*Directions for this task:*
Reproduce each line exactly, including spacing and punctuation.

*Provided data:*

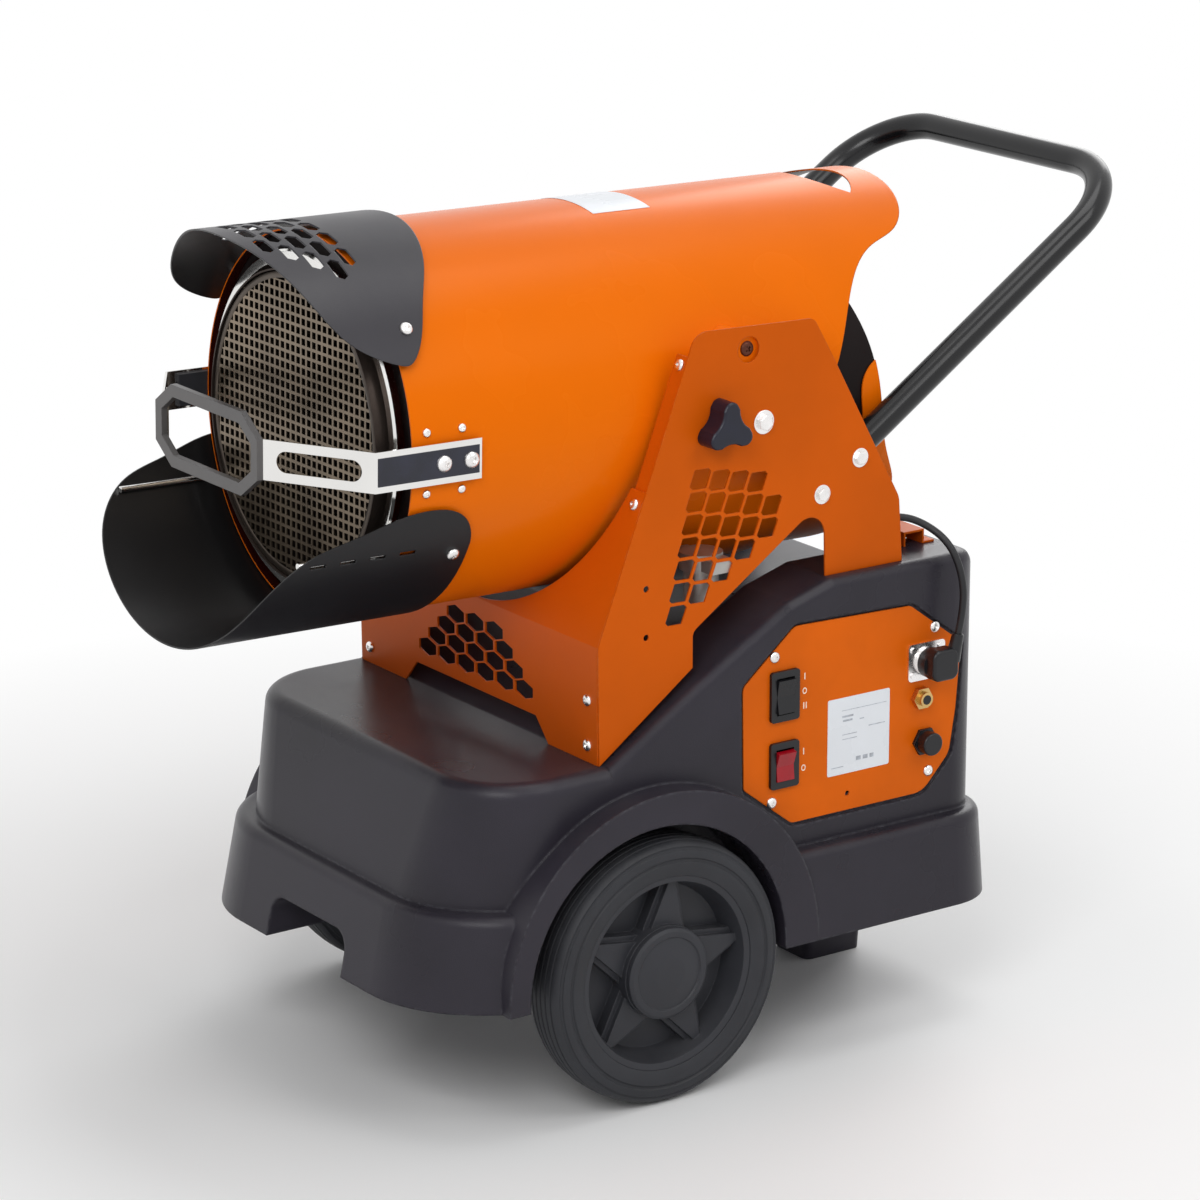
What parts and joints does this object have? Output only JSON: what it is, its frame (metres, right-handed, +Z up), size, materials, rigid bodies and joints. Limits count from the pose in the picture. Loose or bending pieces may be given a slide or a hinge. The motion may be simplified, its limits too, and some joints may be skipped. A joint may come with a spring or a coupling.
{
  "type": "infrared diesel heater",
  "caption": "Wheeled infrared diesel heater: a tilting orange barrel with a mesh emitter and two deflectors, on a moulded fuel tank with a push handle.",
  "frame": {"origin": "middle of the bounding box at floor level, under the wheels and the rear foot", "axes": "+X towards the side with the control panel, -Y towards the glowing front, +Z up"},
  "size_m": [0.4846, 0.9591, 0.8029],
  "materials": {
    "barrel_orange": "gloss orange paint",
    "case_orange": "orange powder coat",
    "tank_black": "grained moulded plastic",
    "wheel_plastic": "moulded plastic",
    "tyre_rubber": "ribbed rubber",
    "dark_steel": "satin dark grey paint",
    "handle_black": "gloss black paint",
    "stainless": "polished stainless steel",
    "mesh_steel": "heat-tinted stainless mesh",
    "zinc": "zinc plated",
    "black_plastic": "black plastic",
    "red_plastic": "red translucent plastic",
    "brass": "turned brass",
    "cast": "cast aluminium",
    "label": "bare printed film",
    "fan_grey": "moulded plastic",
    "motor_grey": "satin grey paint"
  },
  "bodies": {
    "base": {"axle": "zinc", "axle_clamps": "zinc", "brass_port": "brass", "case_bolts": "zinc", "case_screws": "zinc", "control_panel": "case_orange", "front_panel": "case_orange", "fuel_filter": "cast", "fuel_tank": "tank_black", "fuse_holder": "black_plastic", "handle_tube": "handle_black", "junction_box": "black_plastic", "label_plate": "label", "power_switch": "black_plastic", "rear_bar": "case_orange", "rear_foot": "tyre_rubber", "selector_switch": "black_plastic", "side_plate_left": "case_orange", "side_plate_right": "case_orange", "thermostat_lead": "black_plastic", "thermostat_plug": "black_plastic", "thermostat_socket": "zinc"},
    "barrel": {"barrel_shell": "barrel_orange", "top_label": "label", "trunnion_right": "barrel_orange", "trunnion_left": "barrel_orange", "barrel_screws": "zinc", "front_baffle": "dark_steel", "polished_ring": "stainless", "combustion_chamber": "stainless", "emitter_mesh": "mesh_steel", "rear_baffle": "dark_steel", "burner_head": "dark_steel", "bulkhead": "dark_steel", "fuel_pump": "cast", "fan_motor": "motor_grey", "motor_bracket": "zinc", "fan_housing": "dark_steel", "intake_guard": "handle_black", "rear_cover": "barrel_orange", "ignition_transformer": "motor_grey", "upper_deflector": "dark_steel", "lower_deflector": "dark_steel", "deflector_rods": "stainless", "guard_bar_right": "stainless", "guard_bar_left": "stainless", "guard_loop": "fan_grey", "guard_pads": "black_plastic"},
    "wheel_right": {"tyre_right": "tyre_rubber", "rim_right": "wheel_plastic", "hub_cap_right": "wheel_plastic"},
    "wheel_left": {"tyre_left": "tyre_rubber", "rim_left": "wheel_plastic", "hub_cap_left": "wheel_plastic"},
    "fan": {"fan_wheel": "fan_grey"},
    "lock_knob_right": {"lock_knob_right": "black_plastic"},
    "lock_knob_left": {"lock_knob_left": "black_plastic"},
    "selector_rocker": {"selector_rocker": "black_plastic"},
    "power_rocker": {"power_rocker": "red_plastic"},
    "fuel_cap": {"fuel_cap": "black_plastic"}
  },
  "joints": [
    {"name": "barrel_tilt", "type": "hinge", "parent": "base", "child": "barrel", "pos_m": [0, 0.0264, 0.6105], "axis": [-1, 0, 0], "range_deg": [-2, 12]},
    {"name": "wheel_right_spin", "type": "hinge", "parent": "base", "child": "wheel_right", "pos_m": [0.2, -0.1046, 0.125], "axis": [1, 0, 0], "continuous": true},
    {"name": "wheel_left_spin", "type": "hinge", "parent": "base", "child": "wheel_left", "pos_m": [-0.2, -0.1046, 0.125], "axis": [1, 0, 0], "continuous": true},
    {"name": "fan_spin", "type": "hinge", "parent": "barrel", "child": "fan", "pos_m": [0, 0.0264, 0.6105], "axis": [0, 0.9998, -0.0209], "continuous": true},
    {"name": "lock_knob_right_turn", "type": "hinge", "parent": "barrel", "child": "lock_knob_right", "pos_m": [0.2, -0.02353, 0.61455], "axis": [1, 0, 0], "range_deg": [0, 360]},
    {"name": "lock_knob_left_turn", "type": "hinge", "parent": "barrel", "child": "lock_knob_left", "pos_m": [-0.2, -0.02353, 0.61455], "axis": [-1, 0, 0], "range_deg": [0, 360]},
    {"name": "selector_rocker_tip", "type": "hinge", "parent": "base", "child": "selector_rocker", "pos_m": [0.2075, 0.0434, 0.354], "axis": [0, 1, 0], "range_deg": [-10, 10]},
    {"name": "power_rocker_tip", "type": "hinge", "parent": "base", "child": "power_rocker", "pos_m": [0.2075, 0.0434, 0.288], "axis": [0, 1, 0], "range_deg": [-14, 0]},
    {"name": "fuel_cap_turn", "type": "hinge", "parent": "base", "child": "fuel_cap", "pos_m": [-0.183, 0.2284, 0.46], "axis": [0, 0, 1], "range_deg": [0, 360]}
  ]
}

*Exercise answer:*
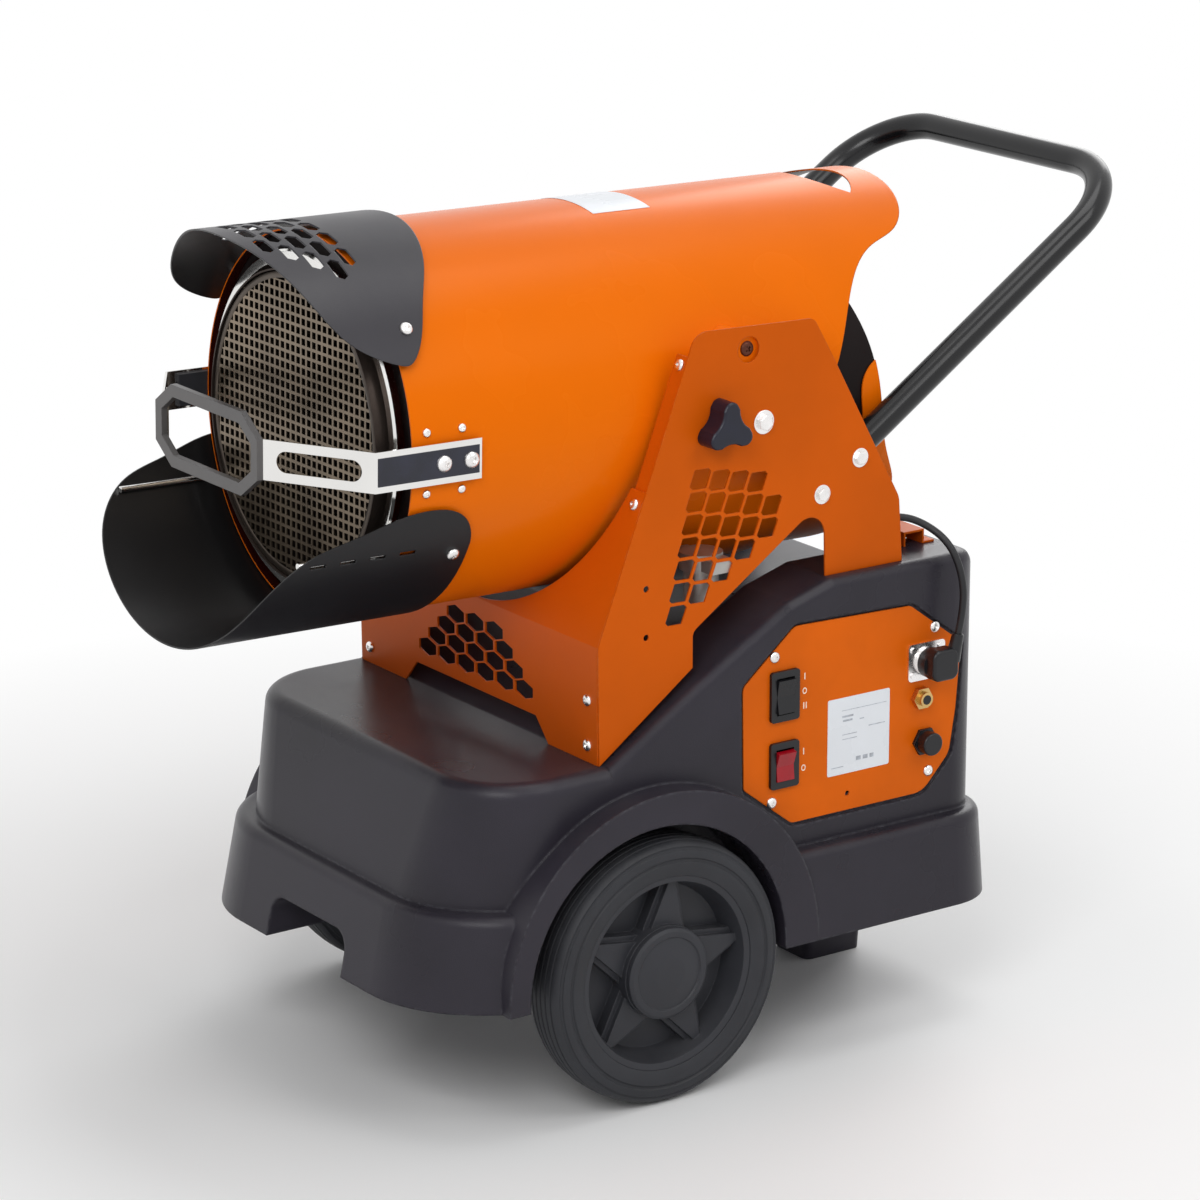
What parts and joints does this object have? Output only JSON: what it is, its frame (metres, right-handed, +Z up), size, materials, rigid bodies and joints. Limits count from the pose in the picture. Loose or bending pieces may be given a slide or a hinge. The motion may be simplified, its limits too, and some joints may be skipped. A joint may come with a spring or a coupling.
{
  "type": "infrared diesel heater",
  "caption": "Wheeled infrared diesel heater: a tilting orange barrel with a mesh emitter and two deflectors, on a moulded fuel tank with a push handle.",
  "frame": {"origin": "middle of the bounding box at floor level, under the wheels and the rear foot", "axes": "+X towards the side with the control panel, -Y towards the glowing front, +Z up"},
  "size_m": [0.4846, 0.9591, 0.8029],
  "materials": {
    "barrel_orange": "gloss orange paint",
    "case_orange": "orange powder coat",
    "tank_black": "grained moulded plastic",
    "wheel_plastic": "moulded plastic",
    "tyre_rubber": "ribbed rubber",
    "dark_steel": "satin dark grey paint",
    "handle_black": "gloss black paint",
    "stainless": "polished stainless steel",
    "mesh_steel": "heat-tinted stainless mesh",
    "zinc": "zinc plated",
    "black_plastic": "black plastic",
    "red_plastic": "red translucent plastic",
    "brass": "turned brass",
    "cast": "cast aluminium",
    "label": "bare printed film",
    "fan_grey": "moulded plastic",
    "motor_grey": "satin grey paint"
  },
  "bodies": {
    "base": {"axle": "zinc", "axle_clamps": "zinc", "brass_port": "brass", "case_bolts": "zinc", "case_screws": "zinc", "control_panel": "case_orange", "front_panel": "case_orange", "fuel_filter": "cast", "fuel_tank": "tank_black", "fuse_holder": "black_plastic", "handle_tube": "handle_black", "junction_box": "black_plastic", "label_plate": "label", "power_switch": "black_plastic", "rear_bar": "case_orange", "rear_foot": "tyre_rubber", "selector_switch": "black_plastic", "side_plate_left": "case_orange", "side_plate_right": "case_orange", "thermostat_lead": "black_plastic", "thermostat_plug": "black_plastic", "thermostat_socket": "zinc"},
    "barrel": {"barrel_shell": "barrel_orange", "top_label": "label", "trunnion_right": "barrel_orange", "trunnion_left": "barrel_orange", "barrel_screws": "zinc", "front_baffle": "dark_steel", "polished_ring": "stainless", "combustion_chamber": "stainless", "emitter_mesh": "mesh_steel", "rear_baffle": "dark_steel", "burner_head": "dark_steel", "bulkhead": "dark_steel", "fuel_pump": "cast", "fan_motor": "motor_grey", "motor_bracket": "zinc", "fan_housing": "dark_steel", "intake_guard": "handle_black", "rear_cover": "barrel_orange", "ignition_transformer": "motor_grey", "upper_deflector": "dark_steel", "lower_deflector": "dark_steel", "deflector_rods": "stainless", "guard_bar_right": "stainless", "guard_bar_left": "stainless", "guard_loop": "fan_grey", "guard_pads": "black_plastic"},
    "wheel_right": {"tyre_right": "tyre_rubber", "rim_right": "wheel_plastic", "hub_cap_right": "wheel_plastic"},
    "wheel_left": {"tyre_left": "tyre_rubber", "rim_left": "wheel_plastic", "hub_cap_left": "wheel_plastic"},
    "fan": {"fan_wheel": "fan_grey"},
    "lock_knob_right": {"lock_knob_right": "black_plastic"},
    "lock_knob_left": {"lock_knob_left": "black_plastic"},
    "selector_rocker": {"selector_rocker": "black_plastic"},
    "power_rocker": {"power_rocker": "red_plastic"},
    "fuel_cap": {"fuel_cap": "black_plastic"}
  },
  "joints": [
    {"name": "barrel_tilt", "type": "hinge", "parent": "base", "child": "barrel", "pos_m": [0, 0.0264, 0.6105], "axis": [-1, 0, 0], "range_deg": [-2, 12]},
    {"name": "wheel_right_spin", "type": "hinge", "parent": "base", "child": "wheel_right", "pos_m": [0.2, -0.1046, 0.125], "axis": [1, 0, 0], "continuous": true},
    {"name": "wheel_left_spin", "type": "hinge", "parent": "base", "child": "wheel_left", "pos_m": [-0.2, -0.1046, 0.125], "axis": [1, 0, 0], "continuous": true},
    {"name": "fan_spin", "type": "hinge", "parent": "barrel", "child": "fan", "pos_m": [0, 0.0264, 0.6105], "axis": [0, 0.9998, -0.0209], "continuous": true},
    {"name": "lock_knob_right_turn", "type": "hinge", "parent": "barrel", "child": "lock_knob_right", "pos_m": [0.2, -0.02353, 0.61455], "axis": [1, 0, 0], "range_deg": [0, 360]},
    {"name": "lock_knob_left_turn", "type": "hinge", "parent": "barrel", "child": "lock_knob_left", "pos_m": [-0.2, -0.02353, 0.61455], "axis": [-1, 0, 0], "range_deg": [0, 360]},
    {"name": "selector_rocker_tip", "type": "hinge", "parent": "base", "child": "selector_rocker", "pos_m": [0.2075, 0.0434, 0.354], "axis": [0, 1, 0], "range_deg": [-10, 10]},
    {"name": "power_rocker_tip", "type": "hinge", "parent": "base", "child": "power_rocker", "pos_m": [0.2075, 0.0434, 0.288], "axis": [0, 1, 0], "range_deg": [-14, 0]},
    {"name": "fuel_cap_turn", "type": "hinge", "parent": "base", "child": "fuel_cap", "pos_m": [-0.183, 0.2284, 0.46], "axis": [0, 0, 1], "range_deg": [0, 360]}
  ]
}